This Land is Our Land

Once upon a time, in the land of Tumbleweed, there lived a group of inhabitants who called themselves the Land Possums. The Land Possums didn’t have much except the land that was allocated to them, which they relied on to grow their crops in order to feed themselves and their families. One day, a group called the Land Barrons bought all the land that the Land Possums were using. The Mighty Overlords, who ruled over Tumbleweed and the other arable lands around the area sold the land at a very discounted price to the Land Barrons. The crops the Land Barrons were going to grow wouldn’t be given, or even sold, to the Land Possums. Instead, those crops would be going back to the Land Barrons’ home country, which was already affluent and prosperous. The poor Land Possums found themselves in a conundrum because they didn’t know how to do anything other than farm work. And since they were forced to leave their lands, they found themselves homeless with little-to-no job skills.

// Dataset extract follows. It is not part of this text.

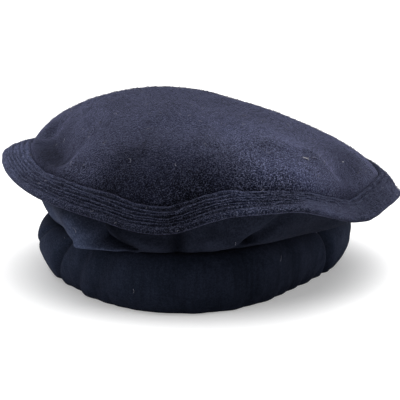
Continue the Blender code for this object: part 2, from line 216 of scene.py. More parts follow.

The story of the Land Possums isn’t that far from reality. All we need to do is turn to Africa, specifically Soumouni, Mali where the government is telling farmers, who are dependent on that land for their livelihoods, to pack their bags and leave. Why? Because the government has been “leasing it [the land the farmers were using], often at bargain prices, to private investors and foreign governments for decades to come.”

Where does that leave the farmers? “Farmers have been displaced without compensation, land has been leased well below value, those evicted end up encroaching on parkland and the new ventures have created far fewer jobs than promised, it [World Bank study released in September] said.”

According to Kalfa Sanogo, who is an economist at the United Nations Development Program in Mali, “The land is a natural resource that 70 percent of the population uses to survive. You cannot just push 70 percent of the population off the land, nor can you say they can just become agriculture workers.”

Sadly for farmers who are voicing any opposition, they find themselves being “beaten and jailed by soldiers.” For many of them, they have “no alternative livelihood” with the possibility of many unemployed farmers “flooding the capital.”

Shouldn’t the government’s first duty be to help its citizens instead of “uproot[ing] tens of thousands of farmers and create[ing] a volatile mass of landless poor?”